On the Department's Progress blog, one can read about EngageNY, an online source of comprehensive classroom materials aligned with new college- and career-ready standards; several Georgia Innovation Fund projects focused on boosting students' interest in science, technology, engineering, and mathematics (STEM); and how Citrus County (Florida) School District's one-on-one computing initiative is transforming teaching and learning.
Brian Thompson of the Department's Military Affairs Team outlines his incredible path from Afghanistan to the front of the classroom.
Since 2003, the annual Speak Up survey (open through December 19) has collected data from students, educators, and parents about how to leverage technology in schools to promote learning.

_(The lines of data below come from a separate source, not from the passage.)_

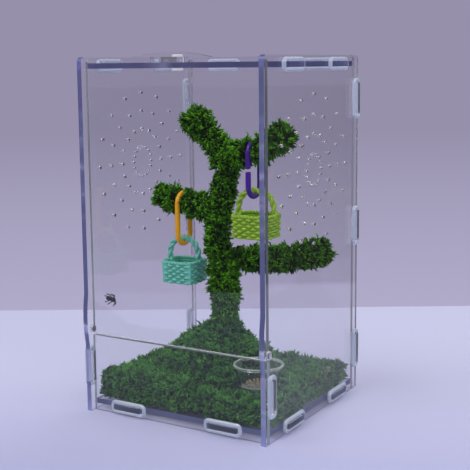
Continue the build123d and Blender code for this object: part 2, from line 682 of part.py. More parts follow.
def add_basket(x, y, hang_z):
    """Add a basket with its bow handle hanging on a wire whose middle is at hang_z."""
    bow_centre = hang_z + LINK_WIRE + HANDLE_GAP + HANDLE_WIRE - HANDLE_SPAN / 2
    rim_z = bow_centre - HANDLE_LEG
    bottom = rim_z - BASKET_HEIGHT
    with BuildSketch(Plane.XY.offset(bottom)) as outside:
        with Locations((x, y)):
            RectangleRounded(BASKET_LENGTH, BASKET_WIDTH, BASKET_CORNER)
    extrude(outside.sketch, amount=BASKET_HEIGHT, taper=-BASKET_FLARE)
    with BuildLine(Plane(origin=(x, y, bow_centre), x_dir=X_ALONG, z_dir=OUT_FRONT)) as bow:
        Line((HANDLE_SPAN / 2, -HANDLE_LEG - HANDLE_ROOT), (HANDLE_SPAN / 2, 0))
        CenterArc((0, 0), HANDLE_SPAN / 2, 0, 180)
        Line((-HANDLE_SPAN / 2, 0), (-HANDLE_SPAN / 2, -HANDLE_LEG - HANDLE_ROOT))
    with BuildSketch(Plane(origin=bow.line @ 0, z_dir=bow.line % 0)) as bow_section:
        Circle(HANDLE_WIRE)
    sweep(bow_section.sketch, path=bow.line)
    inner_length = BASKET_LENGTH - 2 * BASKET_WALL
    inner_width = BASKET_WIDTH - 2 * BASKET_WALL
    with BuildSketch(Plane.XY.offset(bottom + BASKET_FLOOR)) as inside:
        with Locations((x, y)):
            RectangleRounded(inner_length, inner_width, BASKET_CORNER - BASKET_WALL)
    extrude(inside.sketch, amount=BASKET_HEIGHT - BASKET_FLOOR, taper=-BASKET_FLARE, mode=Mode.SUBTRACT)
    rim_half_x = (BASKET_LENGTH - BASKET_WALL) / 2 + BASKET_HEIGHT * sin(radians(BASKET_FLARE))
    rim_half_y = (BASKET_WIDTH - BASKET_WALL) / 2 + BASKET_HEIGHT * sin(radians(BASKET_FLARE))
    with BuildLine(Plane(origin=(x, y, rim_z), z_dir=Z_ALONG)) as rim:
        FilletPolyline(
            (-rim_half_x, -rim_half_y),
            (rim_half_x, -rim_half_y),
            (rim_half_x, rim_half_y),
            (-rim_half_x, rim_half_y),
            radius=BASKET_CORNER,
            close=True,
        )
    with BuildSketch(Plane(origin=rim.line @ 0, z_dir=rim.line % 0)) as rim_section:
        Circle(BASKET_RIM)
    sweep(rim_section.sketch, path=rim.line)


LINK_DROP = LINK_STRAIGHT + LINK_ARM
with BuildPart() as teal_basket:
    add_basket(AMBER_X, AMBER_Y, AMBER_Z - LINK_DROP)
write(teal_basket, "teal_basket")

with BuildPart() as lime_basket:
    add_basket(PURPLE_X, PURPLE_Y, PURPLE_Z - LINK_DROP)
write(lime_basket, "lime_basket")

# Feeding cup: a clear tapered cup with a turned lip, and the food in it
CUP_SLOPE = (CUP_RIM_RADIUS - CUP_BASE_RADIUS) / CUP_HEIGHT
INNER_BASE = CUP_BASE_RADIUS - CUP_WALL + CUP_SLOPE * CUP_FLOOR
with BuildPart() as cup_shape:
    with BuildSketch(Plane.XZ):
        with BuildLine():
            Polyline(
                (0, 0),
                (CUP_BASE_RADIUS, 0),
                (CUP_RIM_RADIUS, CUP_HEIGHT),
                (CUP_RIM_RADIUS - CUP_WALL, CUP_HEIGHT),
                (INNER_BASE, CUP_FLOOR),
                (0, CUP_FLOOR),
                close=True,
            )
        make_face()
        with Locations((CUP_RIM_RADIUS - CUP_LIP, CUP_HEIGHT)):
            Circle(CUP_LIP)
    revolve(axis=Axis.Z)
with BuildPart() as feeding_cup:
    with Locations((CUP_X, CUP_Y, CUP_BOTTOM)):
        add(cup_shape.part)
write(feeding_cup, "feeding_cup")

FOOD_BOTTOM = CUP_BOTTOM + CUP_FLOOR
FOOD_RADIUS = INNER_BASE - FOOD_GAP
with BuildPart() as food_shape:
    with BuildSketch(Plane.XZ):
        with BuildLine():
            Polyline((FOOD_RADIUS, 0), (0, 0), (0, FOOD_HEIGHT))
            ThreePointArc(
                (0, FOOD_HEIGHT),
                (FOOD_SHOULDER_OUT * FOOD_RADIUS, FOOD_SHOULDER_UP * FOOD_HEIGHT),
                (FOOD_RADIUS, 0),
            )
        make_face()
    revolve(axis=Axis.Z)
with BuildPart() as dried_food:
    with Locations((CUP_X, CUP_Y, FOOD_BOTTOM)):
        add(food_shape.part)
write(dried_food, "dried_food")

# Spider: two rounded body halves and eight bent legs, flat against the inside of the door
DOOR_INSIDE = Plane(origin=(SPIDER_X, WALL_REAR, SPIDER_Z), x_dir=X_ALONG, z_dir=OUT_BACK)


def add_body_half(along, up, half_length, half_width):
    """Add one egg-shaped half of the body, its long axis along the door."""
    middle = Plane(DOOR_INSIDE.location * Location((along, -up, SPIDER_LIFT)))
    with BuildSketch(middle) as half:
        Ellipse(half_length, half_width)
        with Locations((0, -half_width)):
            Rectangle(2 * half_length, 2 * half_width, mode=Mode.SUBTRACT)
    revolve(half.sketch, axis=Axis(middle.origin, middle.x_dir))


def add_leg(along, up):
    """Add one leg from the fore body over a raised knee to a foot on the door."""
    hip = (FORE_BODY[0] + HIP_SHARE * along, -FORE_BODY[1], SPIDER_LIFT)
    knee = (FORE_BODY[0] + KNEE_SHARE * (along - FORE_BODY[0]), -KNEE_SHARE * up, SPIDER_KNEE)
    foot = (along, -up, SPIDER_LEG + SPIDER_FOOT_GAP)
    with BuildLine(DOOR_INSIDE) as leg:
        FilletPolyline(hip, knee, foot, radius=2 * SPIDER_LEG)
    with BuildSketch(Plane(origin=leg.line @ 0, z_dir=leg.line % 0)) as section:
        Circle(SPIDER_LEG)
    sweep(section.sketch, path=leg.line)


with BuildPart() as spider_figure:
    add_body_half(*ABDOMEN)
    add_body_half(*FORE_BODY)
    for foot_place in LEG_FEET:
        add_leg(*foot_place)
write(spider_figure, "spider_figure")

print("link outer height", 2 * (LINK_ARM + LINK_WIRE) + LINK_STRAIGHT)
print("band outer length", TAB_LENGTH + 2 * BAND_END_SLACK + 2 * BAND_WIRE)
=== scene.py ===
"""Looks of a clear spider terrarium: sheets, bands, moss tree, hanging baskets and feeding cup.

Every length is in metres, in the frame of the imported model: the box stands on z = 0 and its door faces -Y.
"""
import json
import logging
import math
from dataclasses import dataclass, field
from enum import Enum
from functools import cache
from typing import Callable, Sequence

import bmesh
import bpy
import numpy as np
from mathutils import Matrix, Vector, noise


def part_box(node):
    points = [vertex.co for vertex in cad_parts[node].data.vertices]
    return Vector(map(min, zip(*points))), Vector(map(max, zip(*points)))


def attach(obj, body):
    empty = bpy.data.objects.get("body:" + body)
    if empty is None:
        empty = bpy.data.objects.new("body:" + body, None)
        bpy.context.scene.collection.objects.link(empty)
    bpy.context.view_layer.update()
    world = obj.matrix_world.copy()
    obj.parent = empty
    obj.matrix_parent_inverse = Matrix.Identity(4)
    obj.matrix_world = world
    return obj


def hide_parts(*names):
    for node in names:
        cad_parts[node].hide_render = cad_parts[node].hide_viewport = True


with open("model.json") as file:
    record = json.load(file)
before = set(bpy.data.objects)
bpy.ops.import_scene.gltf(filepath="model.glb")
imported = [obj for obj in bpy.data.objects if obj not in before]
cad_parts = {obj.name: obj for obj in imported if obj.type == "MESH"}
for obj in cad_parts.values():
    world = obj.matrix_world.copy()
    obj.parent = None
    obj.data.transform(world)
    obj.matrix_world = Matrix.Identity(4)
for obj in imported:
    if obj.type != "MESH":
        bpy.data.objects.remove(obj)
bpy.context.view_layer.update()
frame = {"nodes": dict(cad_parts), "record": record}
LOG = logging.getLogger("terrarium")
MM = 0.001
NUMBER, COLOUR, VECTOR = "NodeSocketFloat", "NodeSocketColor", "NodeSocketVector"
Colour = tuple[float, float, float]
Point = tuple[float, float, float]
Piece = bpy.types.Object
Node = bpy.types.Node
Socket = bpy.types.NodeSocket
PointTest = Callable[[np.ndarray], np.ndarray]
BLACK: Colour = (0.0, 0.0, 0.0)


class SheetFace(Enum):
    """Which way the broad faces of a clear sheet look."""

    SIDE = (1.0, 0.0, 0.0)
    FRONT = (0.0, 1.0, 0.0)
    LEVEL = (0.0, 0.0, 1.0)


@dataclass(frozen=True)
class EdgeTone:
    """Colour, glow and polish of a clear sheet's cut edges: the colour is a painted tint and shade, the glow
    a painted light that the edge gives out with no lamp in it.
    """

    colour: Colour
    glow: Colour
    roughness: float = 0.4


class Edge(Enum):
    """The painted tints and glows of the clear sheets' cut edges, lighter or darker from one part of the box
    to another.
    """

    UPRIGHT = EdgeTone((0.45, 0.45, 0.62), (0.068, 0.075, 0.195))
    VIOLET = EdgeTone((0.06, 0.06, 0.13), (0.026, 0.028, 0.078))
    LOW = EdgeTone((0.24, 0.25, 0.38), (0.036, 0.040, 0.070))
    SEAM = EdgeTone((0.50, 0.54, 0.60), (0.052, 0.060, 0.082))
    FAR = EdgeTone((0.60, 0.60, 0.70), (0.050, 0.048, 0.065))
    PLAIN = EdgeTone((0.95, 0.95, 0.98), (0.012, 0.012, 0.016), 0.05)


class WeaveStep(Enum):
    """How a row of the basket weave starts against the stakes."""

    OUT = 0.0
    IN = math.pi


# Node trees


@dataclass
class Wiring:
    """A node tree being written, with short calls for its nodes and wires."""

    tree: bpy.types.NodeTree

    def add(self, kind: str, **settings: object) -> Node:
        """Add a node.

        Args:
            kind: The node's type.
            **settings: Its properties.

        Returns:
            The node.
        """
        node = self.tree.nodes.new(kind)
        for name, value in settings.items():
            setattr(node, name, value)
        return node

    def feed(self, value: object, target: Socket) -> None:
        """Give a socket its value.

        Args:
            value: A socket to run a wire from, or a number, a vector or a colour.
            target: The socket that takes it.
        """
        if isinstance(value, bpy.types.NodeSocket):
            self.tree.links.new(value, target)
        elif target.type == "RGBA":
            target.default_value = (*value, 1.0)
        else:
            target.default_value = value

    def place(self, kind: str = "Object") -> Socket:
        """Return the shaded point's place on the object, or its normal or UV where that kind is given."""
        return self.add("ShaderNodeTexCoord").outputs[kind]

    def mirrored(self) -> Socket:
        """Return 1 for what is seen in a reflection and 0 for all else."""
        return self.maths("GREATER_THAN", self.add("ShaderNodeLightPath").outputs["Glossy Depth"], 0.5)

    def maths(self, operation: str, *inputs: object) -> Socket:
        """Add a maths node.

        Args:
            operation: The operation's name.
            *inputs: Numbers or sockets, in the node's order.

        Returns:
            The node's result.
        """
        node = self.add("ShaderNodeMath", operation=operation)
        for value, target in zip(inputs, node.inputs):
            self.feed(value, target)
        return node.outputs[0]

    def vector_maths(self, operation: str, *inputs: Socket) -> Socket:
        """Add a vector maths node.

        Args:
            operation: The operation's name.
            *inputs: Vectors, in the node's order.

        Returns:
            A number for a product or a length, and a vector for all else.
        """
        node = self.add("ShaderNodeVectorMath", operation=operation)
        for value, target in zip(inputs, node.inputs):
            self.feed(value, target)
        return node.outputs["Value" if operation in ("DOT_PRODUCT", "LENGTH") else "Vector"]

    def axes(self, vector: Socket) -> Sequence[Socket]:
        """Take a vector apart.

        Args:
            vector: The vector.

        Returns:
            Its X, Y and Z.
        """
        node = self.add("ShaderNodeSeparateXYZ")
        self.feed(vector, node.inputs[0])
        return tuple(node.outputs)

    def blend(self, factor: object, first: object, second: object) -> Socket:
        """Mix two colours.

        Args:
            factor: A number or a socket, 0 for the first colour and 1 for the second.
            first: A colour or a socket.
            second: A colour or a socket.

        Returns:
            The mixed colour.
        """
        node = self.add("ShaderNodeMix", data_type="RGBA")
        for value, index in ((factor, 0), (first, 6), (second, 7)):
            self.feed(value, node.inputs[index])
        return node.outputs[2]

    def ramp(self, value: Socket, start: float, end: float) -> Socket:
        """Lead a value smoothly from 0 to 1.

        Args:
            value: The value.
            start: Where the result is 0.
            end: Where the result is 1.

        Returns:
            The result, which stays level outside the two.
        """
        node = self.add("ShaderNodeMapRange", interpolation_type="SMOOTHSTEP")
        for label, given in (("Value", value), ("From Min", start), ("From Max", end)):
            self.feed(given, node.inputs[label])
        return node.outputs[0]

    def spots(self, where: Socket, scale: float, detail: float = 2.0) -> Socket:
        """Add a cloud pattern.

        Args:
            where: The place on the object.
            scale: Cells per metre.
            detail: Finer layers on top.

        Returns:
            The pattern, about 0 to 1.
        """
        node = self.add("ShaderNodeTexNoise")
        for label, given in (("Vector", where), ("Scale", scale), ("Detail", detail)):
            self.feed(given, node.inputs[label])
        return node.outputs["Fac"]


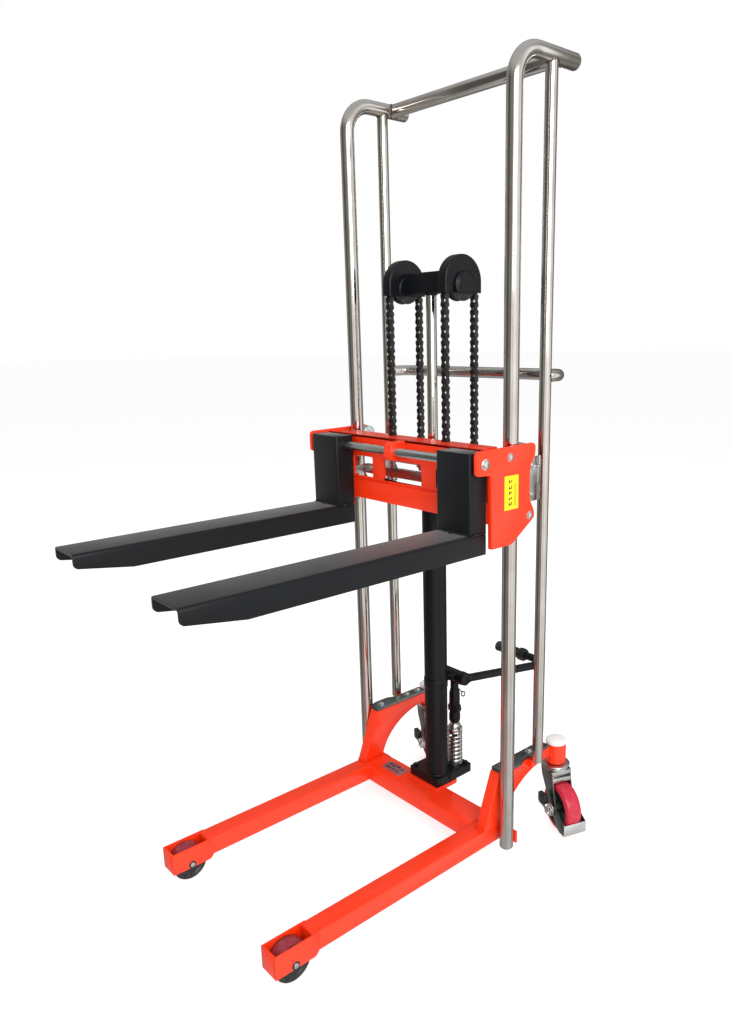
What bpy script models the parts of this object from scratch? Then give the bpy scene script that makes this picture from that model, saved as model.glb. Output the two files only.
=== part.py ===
"""Hand-hydraulic walkie stacker with two adjustable forks, built as separate jointed pieces.

The machine's own frame is used throughout: X = 0 is its mid-plane with +X to its right,
Y = 0 is the axis of the two front mast tubes with -Y towards the fork tips, and Z = 0 is
the floor. One empty carries that frame, so that the finished model stands on the centre
of its own footprint. It is drawn part-way up its lift, with the fork tops 855 mm high.
"""

from math import asin, cos, pi, radians, sin

import bmesh
import bpy
from mathutils import Matrix, Vector

MM = 0.001
GAP = 0.3 * MM                 # clearance between pieces that touch
FOOTPRINT_CENTRE = (23.5 * MM, -212.5 * MM)   # middle of the footprint, in the machine's frame

# Mast
MAST_X = 272 * MM              # mid-plane to the axes of the mast tubes
MAST_TUBE_R = 17 * MM
MAST_TUBE_WALL = 2 * MM
MAST_FOOT_Z = 37 * MM
MAST_TOP_Z = 1823 * MM         # axis of the hoops' level run
HOOP_BEND = 70 * MM
HOOP_END_Y = 190 * MM
REAR_POLE_Y = 114 * MM
REAR_POLE_R = 13.5 * MM
REAR_POLE_FOOT_Z = 224 * MM
CROSSBAR_Y = 144 * MM
CROSSBAR_R = 16 * MM
HANDLE_Y = 178 * MM
HANDLE_Z = 1178 * MM
HANDLE_BEND = 28 * MM

# Base
LEG_IN = 197 * MM
LEG_OUT = 246.5 * MM
LEG_LOW = 42 * MM
LEG_TOP = 87 * MM
LEG_REAR = 24 * MM
LEG_WALL = 4 * MM
BOX_FRONT = -652 * MM          # the box round each load roller
BOX_REAR = -545 * MM
BOX_LOW = 34 * MM
BEAM_FRONT = -59 * MM
BEAM_REAR = 9 * MM
ROLLER_Y = -604 * MM
ROLLER_R = 42 * MM
ROLLER_HALF = 19 * MM
AXLE_R = 6 * MM
BRACKET_IN = 219 * MM
BRACKET_OUT = 250 * MM
BRACKET_TOP = 227 * MM
SOCKET_X = 247 * MM
SOCKET_Y = 221 * MM
SOCKET_R = 26 * MM
SOCKET_LOW = 150.3 * MM
SOCKET_TOP = 225 * MM

# Casters
CASTER_TURN = radians(-20)     # both trail towards +X and a little forward
CASTER_TRAIL = 38 * MM
WHEEL_R = 62.5 * MM
WHEEL_HALF = 22.5 * MM
STEM_R = 12 * MM

# Lift
CYLINDER_Y = 21.5 * MM
CYLINDER_R = 30 * MM
CYLINDER_LOW = 120.3 * MM
CYLINDER_TOP = 980 * MM
ROD_R = 12.5 * MM
PULLEY_X = 95 * MM
PULLEY_Z = 1387.5 * MM
PULLEY_R = 39 * MM
CHAIN_R = 47 * MM              # pitch radius of the chain round a pulley
CHAIN_HALF_DEPTH = 7.5 * MM
CHAIN_HALF_WIDTH = 8.5 * MM
FRONT_ANCHOR_Z = 985 * MM
REAR_ANCHOR_Z = 960 * MM

# Carriage and forks
PLATE_IN = 291 * MM
PLATE_OUT = 299 * MM
SHAFT_Y = -110 * MM
SHAFT_Z = 1007 * MM
SHAFT_R = 10 * MM
GUIDE_R = 17.2 * MM
GUIDE_IN = 263 * MM
GUIDE_OUT = 281 * MM
GUIDE_PIN_R = 5 * MM
GUIDE_OFFSET = 34.5 * MM       # mast axis to the axis of a guide roller
GUIDE_ROLLERS = {
    "top_front": (-GUIDE_OFFSET, 1012 * MM),
    "top_rear": (GUIDE_OFFSET, 1020 * MM),
    "low_rear": (GUIDE_OFFSET, 877 * MM),
}
FORK_IN = 180 * MM
FORK_OUT = 282 * MM
FORK_TOP = 855 * MM
FORK_LOW = 806 * MM
FORK_TIP = -797 * MM
FORK_TAPER = -675 * MM
FORK_HEEL = -88 * MM
SHANK_FRONT = -139.5 * MM
SHANK_TOP = 1030 * MM
FORK_WALL = 6 * MM

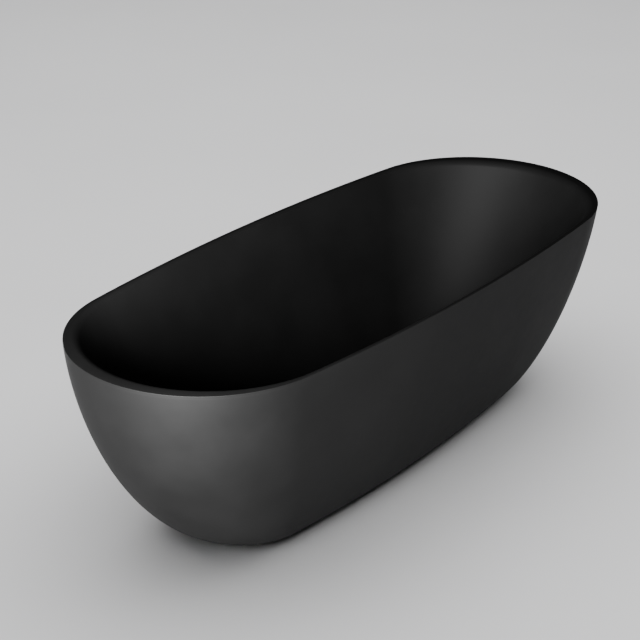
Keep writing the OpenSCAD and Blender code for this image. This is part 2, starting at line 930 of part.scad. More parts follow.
outer_shell();
inner_basin();
rim_bond();
base_board();
board_screws();
frame_rail_left();
frame_rail_right();
cross_bar_1();
cross_bar_2();
cross_bar_3();
cross_bar_4();
rail_caps();
weld_nuts();
lock_nuts();
skirt_bracket_1();
skirt_bracket_2();
skirt_bracket_3();
skirt_bracket_4();
bracket_screws();
leg_stud_1();
leg_stud_2();
leg_stud_3();
leg_stud_4();
foot_pad_1();
foot_pad_2();
foot_pad_3();
foot_pad_4();
waste_flange();
upper_seal();
lower_seal();
waste_body();
plug_cartridge();
plug_spring();
plug_cap();
plug_seal();
plug_stem();
overflow_cover();
overflow_seal();
overflow_box();
overflow_screws();
overflow_hose();
hose_clips();
trap_nut();
trap_nut_seal();
trap_head();
trap_cap();
trap_cap_seal();
outlet_nut();
outlet_seal();
outlet_elbow();
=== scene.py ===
import json
import math
from types import SimpleNamespace

import bpy
import numpy as np
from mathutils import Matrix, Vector


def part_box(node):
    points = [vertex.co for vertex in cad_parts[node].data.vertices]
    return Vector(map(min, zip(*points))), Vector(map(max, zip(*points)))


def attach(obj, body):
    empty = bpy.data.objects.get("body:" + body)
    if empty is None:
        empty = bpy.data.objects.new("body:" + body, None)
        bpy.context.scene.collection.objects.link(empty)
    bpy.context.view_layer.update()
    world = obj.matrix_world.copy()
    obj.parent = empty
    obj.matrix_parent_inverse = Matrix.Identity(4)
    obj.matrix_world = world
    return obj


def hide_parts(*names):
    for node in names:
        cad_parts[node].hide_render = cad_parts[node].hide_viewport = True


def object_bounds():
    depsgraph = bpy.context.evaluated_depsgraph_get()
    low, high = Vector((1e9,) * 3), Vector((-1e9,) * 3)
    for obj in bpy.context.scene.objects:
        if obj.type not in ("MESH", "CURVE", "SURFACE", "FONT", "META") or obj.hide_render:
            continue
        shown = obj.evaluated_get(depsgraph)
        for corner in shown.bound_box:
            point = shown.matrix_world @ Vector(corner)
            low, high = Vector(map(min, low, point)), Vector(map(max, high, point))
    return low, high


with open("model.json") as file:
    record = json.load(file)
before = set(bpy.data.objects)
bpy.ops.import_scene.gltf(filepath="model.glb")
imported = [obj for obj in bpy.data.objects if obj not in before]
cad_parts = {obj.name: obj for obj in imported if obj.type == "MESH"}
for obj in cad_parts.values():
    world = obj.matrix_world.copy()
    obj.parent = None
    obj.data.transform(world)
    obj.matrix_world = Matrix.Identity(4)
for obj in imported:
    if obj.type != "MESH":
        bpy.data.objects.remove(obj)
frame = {"nodes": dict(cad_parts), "record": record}
CAD_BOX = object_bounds()

bl_info = {
    "name": "Freestanding bath",
    "version": (1, 0, 0),
    "blender": (4, 5, 0),
    "location": "3D View > Sidebar > Bath",
    "description": "Shells, fittings and finishes of a double-skinned freestanding bath",
    "category": "Object",
}

MM = 0.001
NODES = frame["nodes"]
LOW, HIGH = (np.array(v) for v in CAD_BOX)
STEPS = 336              # steps round the shells, a multiple of four
SHELL_ROWS = 72          # rows up the shell's outside
INNER_STEP = 3           # the shell's inside keeps every third of them, but not the last
WALL_ROWS = 60           # rows up the basin's wall
SHARP_ANGLE = math.radians(38)      # an edge that turns further stays crisp


# ---- Meshes ----

def ring_quads(rings, count, closed):
    """Quads between neighbouring rings of count points: (this, i), (this, i + 1), (next, i + 1),
    (next, i), so a face points outwards when the way round times the way to the next ring does."""
    a = np.arange(rings if closed else rings - 1)[:, None]
    b = (a + 1) % rings
    i = np.arange(count)[None, :]
    j = (i + 1) % count
    return np.stack([a * count + i, a * count + j, b * count + j, b * count + i], axis=-1)


def mesh_piece(name, points, faces, body, replaced):
    """Makes a smooth-shaded object of points in millimetres and lists of faces, creases its edges
    past the sharp angle, and hangs it on a body in place of the replaced nodes."""
    mesh = bpy.data.meshes.new(name)
    mesh.from_pydata((points.reshape(-1, 3) * MM).tolist(), [], faces)
    mesh.validate()
    mesh.shade_smooth()
    mesh.set_sharp_from_angle(angle=SHARP_ANGLE)
    piece = bpy.data.objects.new(name, mesh)
    bpy.context.scene.collection.objects.link(piece)
    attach(piece, body)
    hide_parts(*replaced)
    return piece


def carried_round(rings):
    """Faces of a closed section carried round the bath and back to its start."""
    return ring_quads(len(rings), STEPS, True).reshape(-1, 4).tolist()


def finish_piece(piece, material):
    """Gives a piece one material in every slot."""
    mesh = piece.data
    if not mesh.materials:
        mesh.materials.append(material)
    for place in piece.material_slots:
        place.material = material


# ---- Shape of the bath ----

def mix(a, b, u):
    """a at u = 0 and b at u = 1, in a straight line between."""
    return a + (b - a) * u


def swell(h, powers):
    """1 - (1 - h) to the first power, all to one over the second power: 0 at the floor, 1 at the rim."""
    return (1 - (1 - h) ** powers[0]) ** (1 / powers[1])


def oval(t, half_l, half_w, end_share):
    """Point and outward direction on an oval of four arcs, t in quarters round from the +X end.
    The end arcs' radius is end_share times the half width, the side arcs meet them in a tangent,
    and each quarter is shared out evenly by its length."""
    t, half_l, half_w, end_share = np.broadcast_arrays(t % 4, half_l, half_w, end_share)
    quarter = np.floor(t)
    part = t - quarter
    part = np.where(quarter % 2 == 0, part, 1 - part)
    end_r = end_share * half_w
    end_x = half_l - end_r
    side_r = (end_x ** 2 + half_w ** 2 - end_r ** 2) / (2 * (half_w - end_r))
    turn = np.arctan2(side_r - half_w, end_x)
    end_arc = end_r * turn
    s = part * (end_arc + side_r * (math.pi / 2 - turn))
    on_end = s < end_arc
    a = np.where(on_end, s / end_r, turn + (s - end_arc) / side_r)
    x = np.where(on_end, end_x, 0) + np.where(on_end, end_r, side_r) * np.cos(a)
    y = np.where(on_end, 0, half_w - side_r) + np.where(on_end, end_r, side_r) * np.sin(a)
    sx = np.where((quarter == 1) | (quarter == 2), -1, 1)
    sy = np.where(quarter > 1, -1, 1)
    return np.stack([sx * x, sy * y], -1), np.stack([sx * np.cos(a), sy * np.sin(a)], -1)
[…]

The College Board issued its annual studies on trends in college pricing and student aid and benefits of postsecondary education.
Quote to Note
"We're so inundated with news of mayhem and mishap and war and disease. I think we forget how much good work is just being done day in and day out by a lot of good people who care about their kids and care about their communities. In your districts, I know there are just extraordinary teachers and principals who are putting everything they've got into making sure our kids are getting a great education. And you've got parents who are stepping up and volunteering and helping to make those schools work. So, as you disperse, a message I want you to deliver to all of them from the White House, from the President, is even if you're not getting a lot of attention, even if you're not making a lot of headlines, what you're doing every single day is making the biggest possible difference in the life of this country. And I couldn't be prouder of you."
|||President Barack Obama (11/19/14), in remarks at the "ConnectED to the Future" convening|
Later today, Secretary Duncan will speak at a swearing-in ceremony for new and reappointed members of the National Assessment Governing Board (NAGB), which oversees the National Assessment of Educational Progress (NAEP).
On December 16, at 5:00 p.m. Eastern Time, the Federal Student Aid (FSA) Outreach Team will host an informational webinar on federal student aid and the Free Application for Federal Student Aid (FAFSA) in Spanish. The Department awards more than $134 billion a year in loans, grants, and work-study funds to more than 14 million students. Register here.
The National Endowment for the Humanities (NEH) funds tuition-free summer programs for school and college educators. Participants receive stipends to help cover travel and living expenses. Programs are held across the U.S. and abroad. These one- to five-week study opportunities focus on important topics, texts, and questions in the humanities; enhance the intellectual vitality and professional development of participants; build a community of inquiry and provide models of excellent scholarship and teaching; and promote connections between teaching and research in the humanities. The deadline for applications is March 2, 2015.